## start
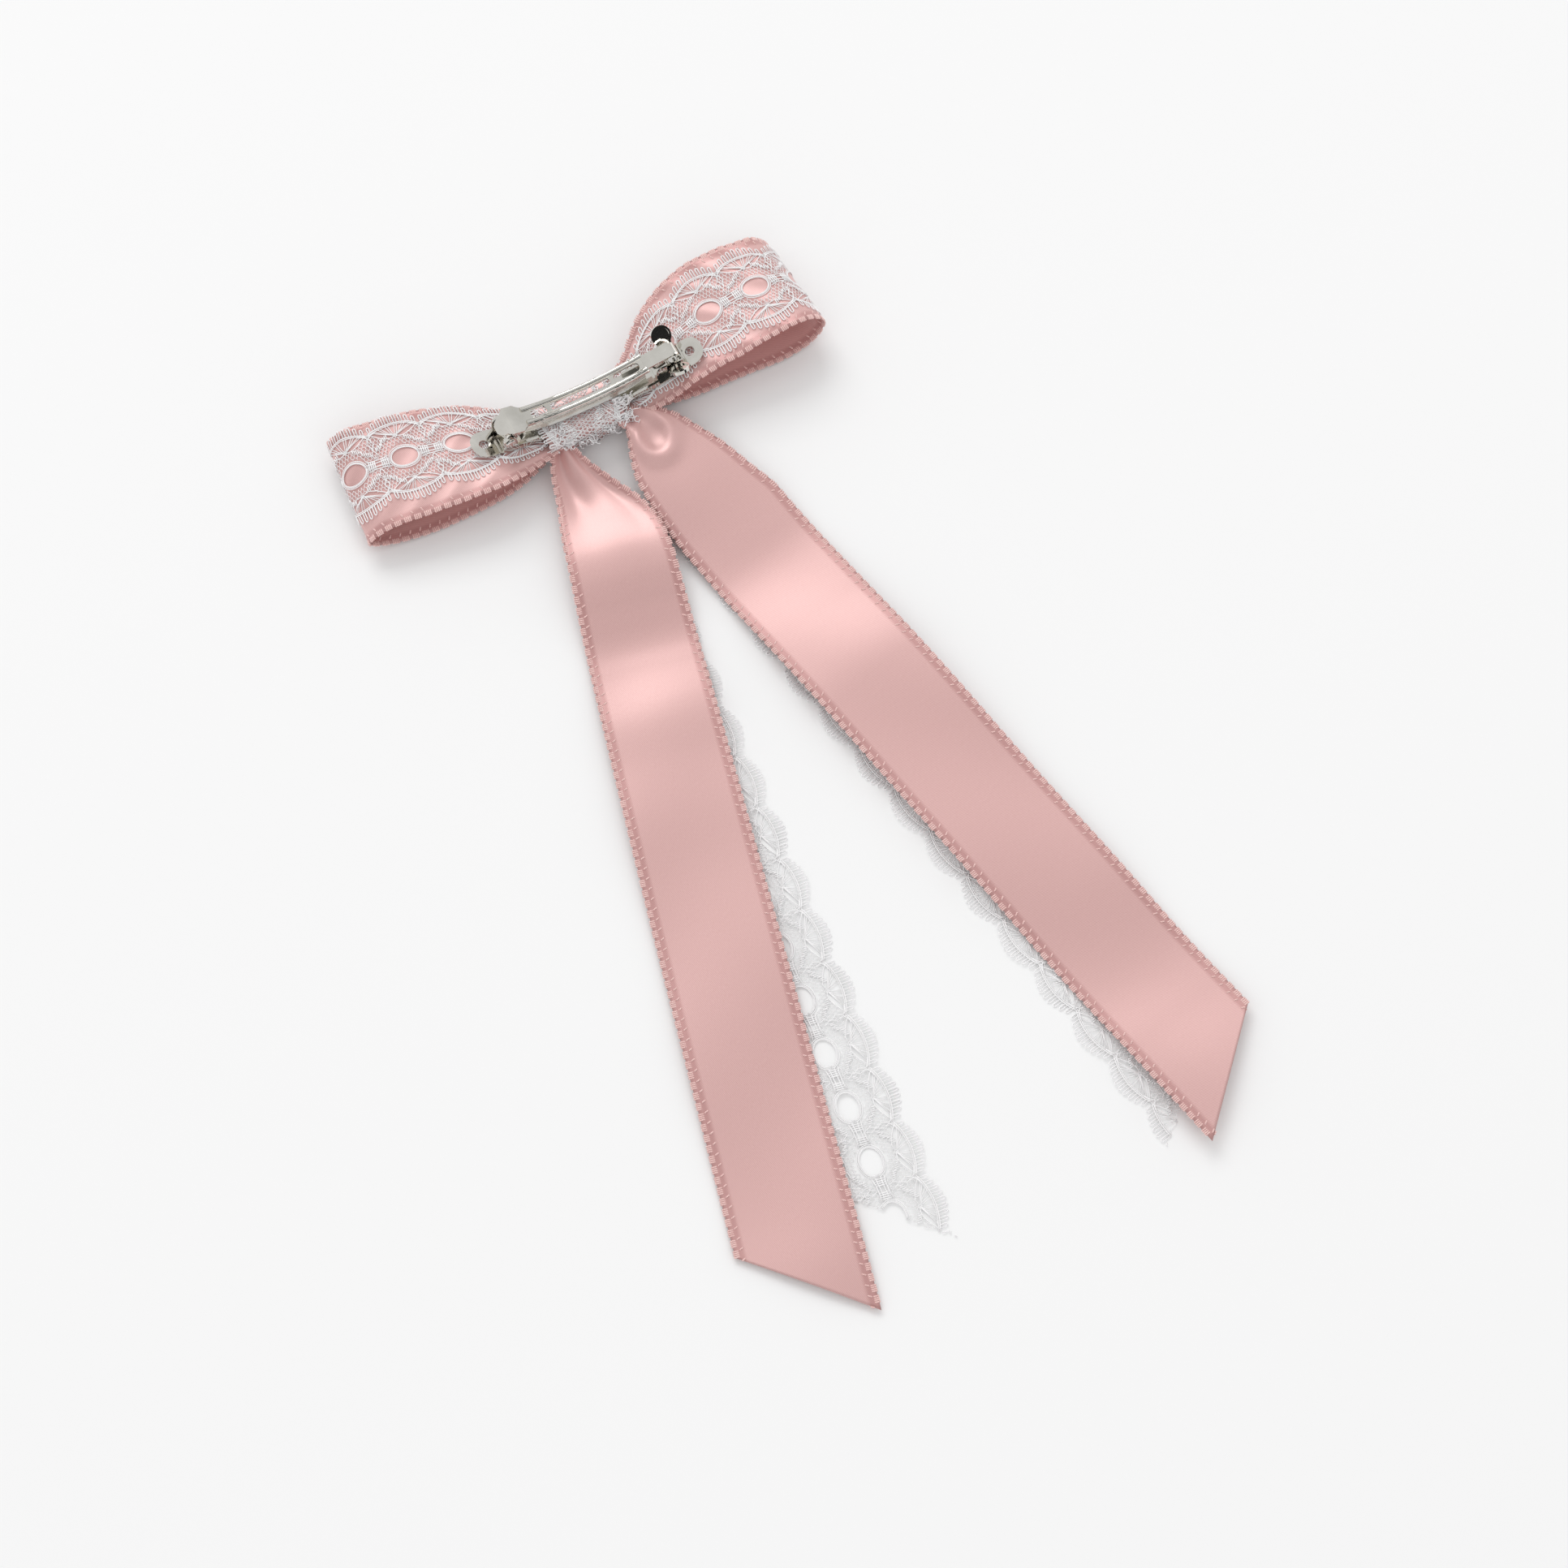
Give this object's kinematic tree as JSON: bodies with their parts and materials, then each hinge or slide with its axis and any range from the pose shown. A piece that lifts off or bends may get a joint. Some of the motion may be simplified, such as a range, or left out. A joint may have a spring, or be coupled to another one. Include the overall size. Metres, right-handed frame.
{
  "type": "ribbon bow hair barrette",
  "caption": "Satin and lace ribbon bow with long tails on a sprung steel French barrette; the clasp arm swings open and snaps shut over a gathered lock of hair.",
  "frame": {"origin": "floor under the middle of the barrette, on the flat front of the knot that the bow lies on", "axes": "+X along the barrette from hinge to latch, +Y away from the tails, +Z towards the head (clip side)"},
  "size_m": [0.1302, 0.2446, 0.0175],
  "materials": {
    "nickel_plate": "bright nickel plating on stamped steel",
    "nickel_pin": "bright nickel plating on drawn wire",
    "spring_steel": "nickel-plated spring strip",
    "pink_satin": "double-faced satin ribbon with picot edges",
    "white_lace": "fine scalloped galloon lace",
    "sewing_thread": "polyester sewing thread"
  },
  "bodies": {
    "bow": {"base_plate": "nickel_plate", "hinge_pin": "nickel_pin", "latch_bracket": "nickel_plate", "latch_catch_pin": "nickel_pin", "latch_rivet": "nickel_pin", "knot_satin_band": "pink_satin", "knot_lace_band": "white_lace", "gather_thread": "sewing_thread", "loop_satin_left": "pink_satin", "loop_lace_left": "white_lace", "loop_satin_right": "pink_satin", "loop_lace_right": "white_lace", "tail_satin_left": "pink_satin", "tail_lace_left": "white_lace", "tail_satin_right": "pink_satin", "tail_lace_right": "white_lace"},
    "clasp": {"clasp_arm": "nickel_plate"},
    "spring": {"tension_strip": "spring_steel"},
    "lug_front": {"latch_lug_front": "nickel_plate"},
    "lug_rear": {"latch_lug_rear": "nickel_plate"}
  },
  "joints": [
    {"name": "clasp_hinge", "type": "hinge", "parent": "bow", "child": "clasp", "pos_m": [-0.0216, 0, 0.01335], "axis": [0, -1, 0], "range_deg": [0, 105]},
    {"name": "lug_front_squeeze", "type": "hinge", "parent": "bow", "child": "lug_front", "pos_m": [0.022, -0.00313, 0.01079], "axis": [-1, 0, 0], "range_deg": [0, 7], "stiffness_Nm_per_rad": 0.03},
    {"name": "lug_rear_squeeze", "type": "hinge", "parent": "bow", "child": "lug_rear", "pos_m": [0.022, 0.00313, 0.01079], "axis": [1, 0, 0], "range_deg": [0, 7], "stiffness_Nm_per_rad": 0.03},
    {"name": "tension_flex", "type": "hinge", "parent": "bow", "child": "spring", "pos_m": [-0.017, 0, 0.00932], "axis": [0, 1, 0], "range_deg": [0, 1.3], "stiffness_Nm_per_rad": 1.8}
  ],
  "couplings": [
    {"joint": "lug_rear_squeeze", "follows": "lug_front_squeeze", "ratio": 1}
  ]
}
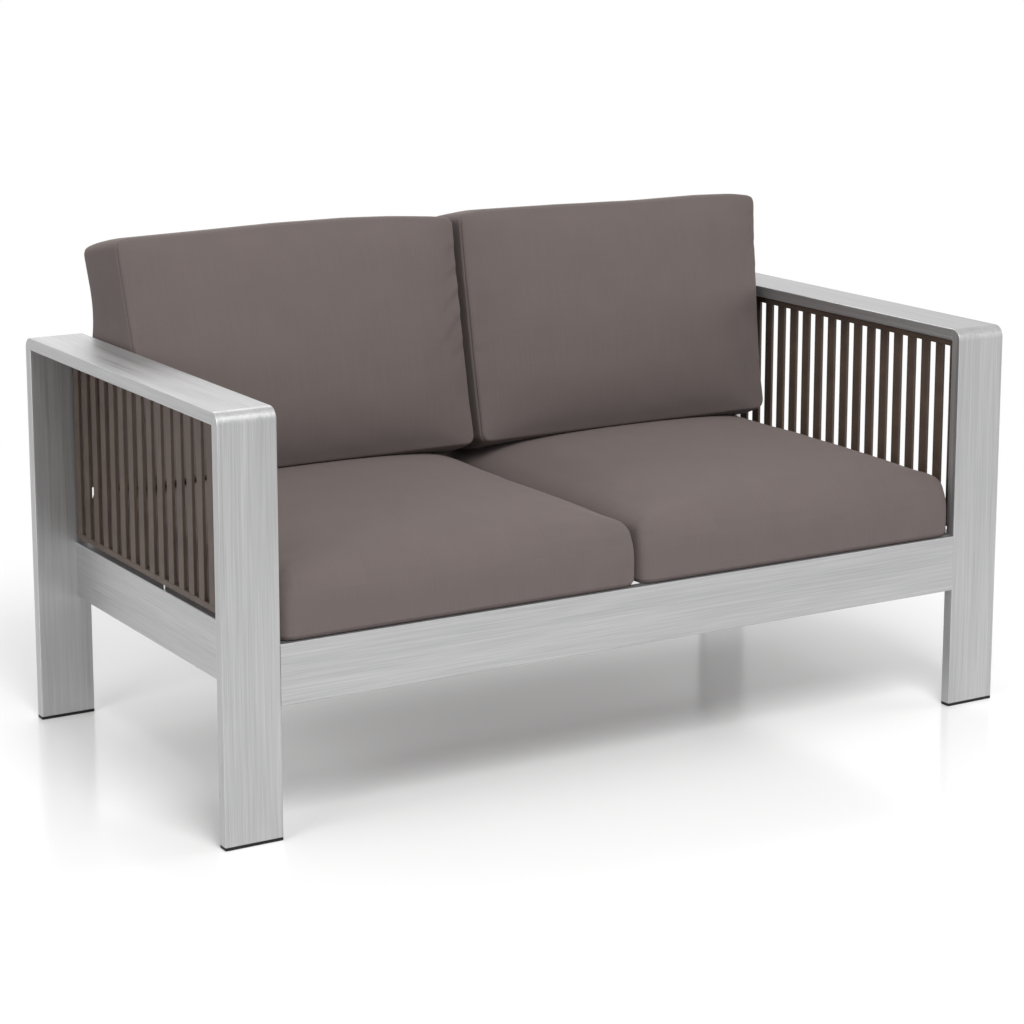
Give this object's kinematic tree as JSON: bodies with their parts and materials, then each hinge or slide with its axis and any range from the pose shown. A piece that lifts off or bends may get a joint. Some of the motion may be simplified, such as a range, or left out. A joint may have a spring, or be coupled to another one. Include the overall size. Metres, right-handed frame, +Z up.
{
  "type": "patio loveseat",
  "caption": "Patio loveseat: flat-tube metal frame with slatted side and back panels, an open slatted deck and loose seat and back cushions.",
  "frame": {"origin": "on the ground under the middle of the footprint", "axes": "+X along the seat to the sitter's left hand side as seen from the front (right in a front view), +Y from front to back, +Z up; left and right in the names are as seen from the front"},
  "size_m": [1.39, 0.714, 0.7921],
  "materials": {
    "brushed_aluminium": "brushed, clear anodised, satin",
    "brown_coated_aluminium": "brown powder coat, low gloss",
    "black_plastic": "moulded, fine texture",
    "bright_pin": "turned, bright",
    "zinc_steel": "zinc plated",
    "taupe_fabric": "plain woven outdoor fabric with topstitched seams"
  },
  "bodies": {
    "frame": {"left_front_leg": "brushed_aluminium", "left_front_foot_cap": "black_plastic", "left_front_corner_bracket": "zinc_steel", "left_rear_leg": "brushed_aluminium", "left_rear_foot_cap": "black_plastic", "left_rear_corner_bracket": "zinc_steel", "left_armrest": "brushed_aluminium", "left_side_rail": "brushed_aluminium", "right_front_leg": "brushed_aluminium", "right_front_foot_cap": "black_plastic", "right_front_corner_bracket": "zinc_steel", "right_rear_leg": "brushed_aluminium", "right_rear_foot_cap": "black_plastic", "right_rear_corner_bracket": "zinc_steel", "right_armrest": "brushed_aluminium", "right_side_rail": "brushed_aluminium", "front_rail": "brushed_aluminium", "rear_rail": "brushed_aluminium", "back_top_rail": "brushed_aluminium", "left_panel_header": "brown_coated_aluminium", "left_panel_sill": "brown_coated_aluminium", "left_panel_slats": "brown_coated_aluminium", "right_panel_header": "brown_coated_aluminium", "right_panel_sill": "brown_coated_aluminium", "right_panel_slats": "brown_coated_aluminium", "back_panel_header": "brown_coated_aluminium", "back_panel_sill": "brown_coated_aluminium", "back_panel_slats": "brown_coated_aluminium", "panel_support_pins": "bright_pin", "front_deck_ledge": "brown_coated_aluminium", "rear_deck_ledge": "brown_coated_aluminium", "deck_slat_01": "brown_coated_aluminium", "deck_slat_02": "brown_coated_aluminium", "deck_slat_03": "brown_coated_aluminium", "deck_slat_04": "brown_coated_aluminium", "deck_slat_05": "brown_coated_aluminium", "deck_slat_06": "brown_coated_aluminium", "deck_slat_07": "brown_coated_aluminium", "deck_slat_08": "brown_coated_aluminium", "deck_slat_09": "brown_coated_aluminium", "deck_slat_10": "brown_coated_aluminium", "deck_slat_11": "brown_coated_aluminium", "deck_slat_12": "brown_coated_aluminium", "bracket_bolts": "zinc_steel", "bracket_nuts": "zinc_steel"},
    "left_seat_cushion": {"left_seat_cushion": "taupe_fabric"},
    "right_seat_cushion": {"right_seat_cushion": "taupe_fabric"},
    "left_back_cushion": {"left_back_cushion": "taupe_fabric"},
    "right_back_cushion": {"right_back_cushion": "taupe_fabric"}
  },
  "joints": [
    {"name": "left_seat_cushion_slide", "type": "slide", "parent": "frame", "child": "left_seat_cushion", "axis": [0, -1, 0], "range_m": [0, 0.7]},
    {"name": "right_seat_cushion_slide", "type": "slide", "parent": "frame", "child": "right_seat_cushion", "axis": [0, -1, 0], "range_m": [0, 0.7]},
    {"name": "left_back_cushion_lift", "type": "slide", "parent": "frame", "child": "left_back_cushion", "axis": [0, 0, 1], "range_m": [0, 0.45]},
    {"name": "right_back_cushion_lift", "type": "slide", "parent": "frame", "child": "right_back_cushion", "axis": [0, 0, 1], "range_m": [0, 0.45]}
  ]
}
## end
■ **WHAT TO WORK ON**
Repeat every record, exactly as written.

■ **RESULT**
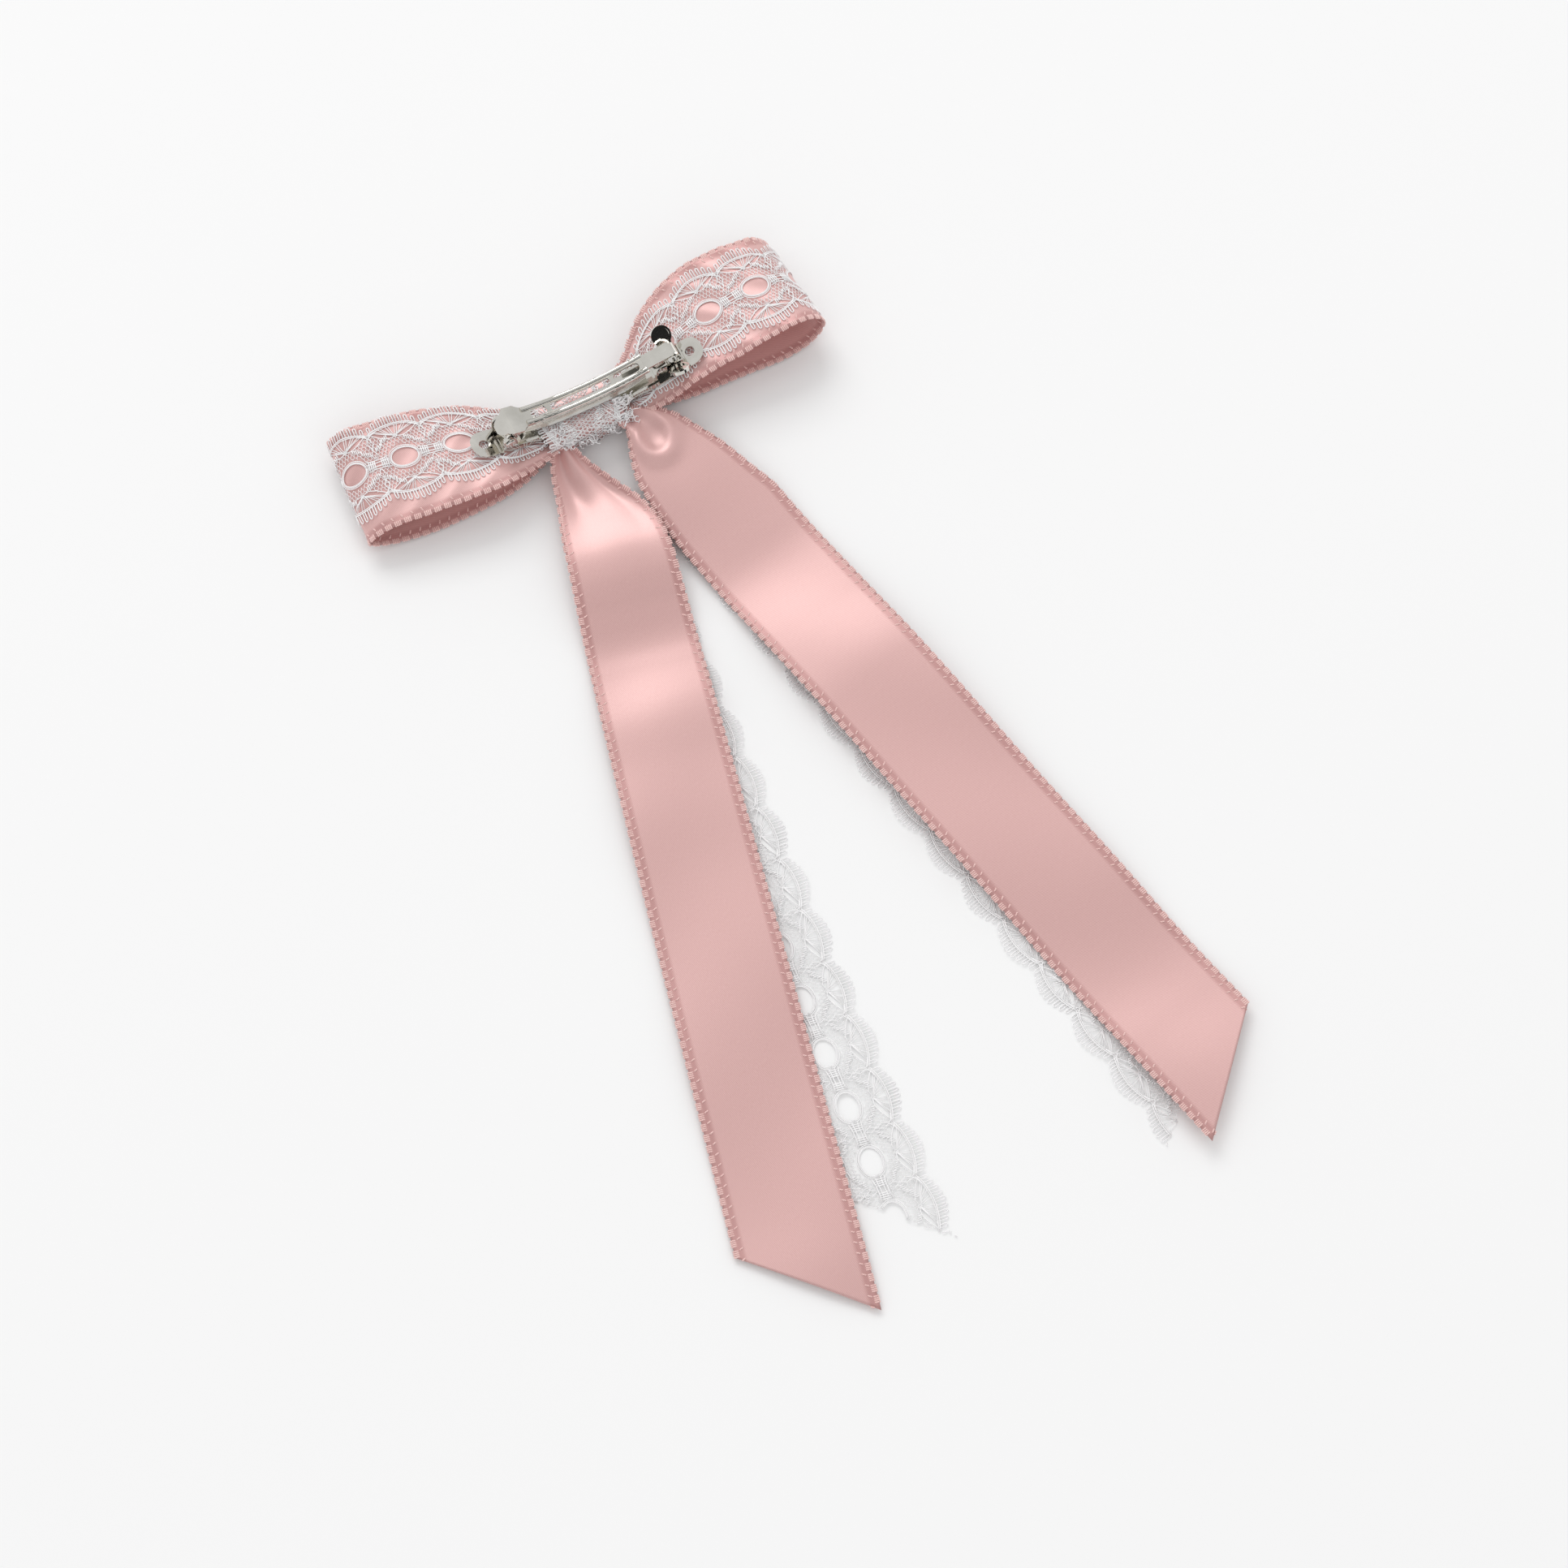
Give this object's kinematic tree as JSON: bodies with their parts and materials, then each hinge or slide with its axis and any range from the pose shown. A piece that lifts off or bends may get a joint. Some of the motion may be simplified, such as a range, or left out. A joint may have a spring, or be coupled to another one. Include the overall size. Metres, right-handed frame.
{
  "type": "ribbon bow hair barrette",
  "caption": "Satin and lace ribbon bow with long tails on a sprung steel French barrette; the clasp arm swings open and snaps shut over a gathered lock of hair.",
  "frame": {"origin": "floor under the middle of the barrette, on the flat front of the knot that the bow lies on", "axes": "+X along the barrette from hinge to latch, +Y away from the tails, +Z towards the head (clip side)"},
  "size_m": [0.1302, 0.2446, 0.0175],
  "materials": {
    "nickel_plate": "bright nickel plating on stamped steel",
    "nickel_pin": "bright nickel plating on drawn wire",
    "spring_steel": "nickel-plated spring strip",
    "pink_satin": "double-faced satin ribbon with picot edges",
    "white_lace": "fine scalloped galloon lace",
    "sewing_thread": "polyester sewing thread"
  },
  "bodies": {
    "bow": {"base_plate": "nickel_plate", "hinge_pin": "nickel_pin", "latch_bracket": "nickel_plate", "latch_catch_pin": "nickel_pin", "latch_rivet": "nickel_pin", "knot_satin_band": "pink_satin", "knot_lace_band": "white_lace", "gather_thread": "sewing_thread", "loop_satin_left": "pink_satin", "loop_lace_left": "white_lace", "loop_satin_right": "pink_satin", "loop_lace_right": "white_lace", "tail_satin_left": "pink_satin", "tail_lace_left": "white_lace", "tail_satin_right": "pink_satin", "tail_lace_right": "white_lace"},
    "clasp": {"clasp_arm": "nickel_plate"},
    "spring": {"tension_strip": "spring_steel"},
    "lug_front": {"latch_lug_front": "nickel_plate"},
    "lug_rear": {"latch_lug_rear": "nickel_plate"}
  },
  "joints": [
    {"name": "clasp_hinge", "type": "hinge", "parent": "bow", "child": "clasp", "pos_m": [-0.0216, 0, 0.01335], "axis": [0, -1, 0], "range_deg": [0, 105]},
    {"name": "lug_front_squeeze", "type": "hinge", "parent": "bow", "child": "lug_front", "pos_m": [0.022, -0.00313, 0.01079], "axis": [-1, 0, 0], "range_deg": [0, 7], "stiffness_Nm_per_rad": 0.03},
    {"name": "lug_rear_squeeze", "type": "hinge", "parent": "bow", "child": "lug_rear", "pos_m": [0.022, 0.00313, 0.01079], "axis": [1, 0, 0], "range_deg": [0, 7], "stiffness_Nm_per_rad": 0.03},
    {"name": "tension_flex", "type": "hinge", "parent": "bow", "child": "spring", "pos_m": [-0.017, 0, 0.00932], "axis": [0, 1, 0], "range_deg": [0, 1.3], "stiffness_Nm_per_rad": 1.8}
  ],
  "couplings": [
    {"joint": "lug_rear_squeeze", "follows": "lug_front_squeeze", "ratio": 1}
  ]
}
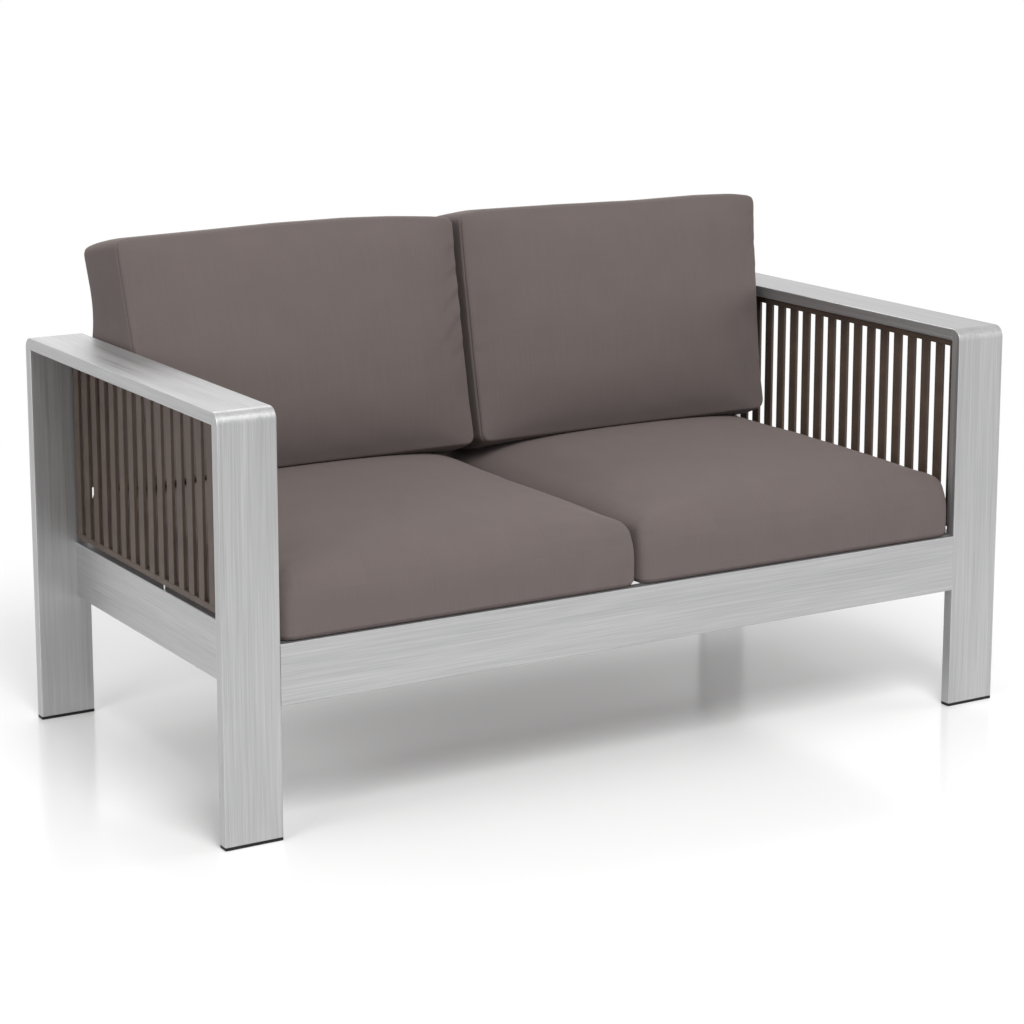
Give this object's kinematic tree as JSON: bodies with their parts and materials, then each hinge or slide with its axis and any range from the pose shown. A piece that lifts off or bends may get a joint. Some of the motion may be simplified, such as a range, or left out. A joint may have a spring, or be coupled to another one. Include the overall size. Metres, right-handed frame, +Z up.
{
  "type": "patio loveseat",
  "caption": "Patio loveseat: flat-tube metal frame with slatted side and back panels, an open slatted deck and loose seat and back cushions.",
  "frame": {"origin": "on the ground under the middle of the footprint", "axes": "+X along the seat to the sitter's left hand side as seen from the front (right in a front view), +Y from front to back, +Z up; left and right in the names are as seen from the front"},
  "size_m": [1.39, 0.714, 0.7921],
  "materials": {
    "brushed_aluminium": "brushed, clear anodised, satin",
    "brown_coated_aluminium": "brown powder coat, low gloss",
    "black_plastic": "moulded, fine texture",
    "bright_pin": "turned, bright",
    "zinc_steel": "zinc plated",
    "taupe_fabric": "plain woven outdoor fabric with topstitched seams"
  },
  "bodies": {
    "frame": {"left_front_leg": "brushed_aluminium", "left_front_foot_cap": "black_plastic", "left_front_corner_bracket": "zinc_steel", "left_rear_leg": "brushed_aluminium", "left_rear_foot_cap": "black_plastic", "left_rear_corner_bracket": "zinc_steel", "left_armrest": "brushed_aluminium", "left_side_rail": "brushed_aluminium", "right_front_leg": "brushed_aluminium", "right_front_foot_cap": "black_plastic", "right_front_corner_bracket": "zinc_steel", "right_rear_leg": "brushed_aluminium", "right_rear_foot_cap": "black_plastic", "right_rear_corner_bracket": "zinc_steel", "right_armrest": "brushed_aluminium", "right_side_rail": "brushed_aluminium", "front_rail": "brushed_aluminium", "rear_rail": "brushed_aluminium", "back_top_rail": "brushed_aluminium", "left_panel_header": "brown_coated_aluminium", "left_panel_sill": "brown_coated_aluminium", "left_panel_slats": "brown_coated_aluminium", "right_panel_header": "brown_coated_aluminium", "right_panel_sill": "brown_coated_aluminium", "right_panel_slats": "brown_coated_aluminium", "back_panel_header": "brown_coated_aluminium", "back_panel_sill": "brown_coated_aluminium", "back_panel_slats": "brown_coated_aluminium", "panel_support_pins": "bright_pin", "front_deck_ledge": "brown_coated_aluminium", "rear_deck_ledge": "brown_coated_aluminium", "deck_slat_01": "brown_coated_aluminium", "deck_slat_02": "brown_coated_aluminium", "deck_slat_03": "brown_coated_aluminium", "deck_slat_04": "brown_coated_aluminium", "deck_slat_05": "brown_coated_aluminium", "deck_slat_06": "brown_coated_aluminium", "deck_slat_07": "brown_coated_aluminium", "deck_slat_08": "brown_coated_aluminium", "deck_slat_09": "brown_coated_aluminium", "deck_slat_10": "brown_coated_aluminium", "deck_slat_11": "brown_coated_aluminium", "deck_slat_12": "brown_coated_aluminium", "bracket_bolts": "zinc_steel", "bracket_nuts": "zinc_steel"},
    "left_seat_cushion": {"left_seat_cushion": "taupe_fabric"},
    "right_seat_cushion": {"right_seat_cushion": "taupe_fabric"},
    "left_back_cushion": {"left_back_cushion": "taupe_fabric"},
    "right_back_cushion": {"right_back_cushion": "taupe_fabric"}
  },
  "joints": [
    {"name": "left_seat_cushion_slide", "type": "slide", "parent": "frame", "child": "left_seat_cushion", "axis": [0, -1, 0], "range_m": [0, 0.7]},
    {"name": "right_seat_cushion_slide", "type": "slide", "parent": "frame", "child": "right_seat_cushion", "axis": [0, -1, 0], "range_m": [0, 0.7]},
    {"name": "left_back_cushion_lift", "type": "slide", "parent": "frame", "child": "left_back_cushion", "axis": [0, 0, 1], "range_m": [0, 0.45]},
    {"name": "right_back_cushion_lift", "type": "slide", "parent": "frame", "child": "right_back_cushion", "axis": [0, 0, 1], "range_m": [0, 0.45]}
  ]
}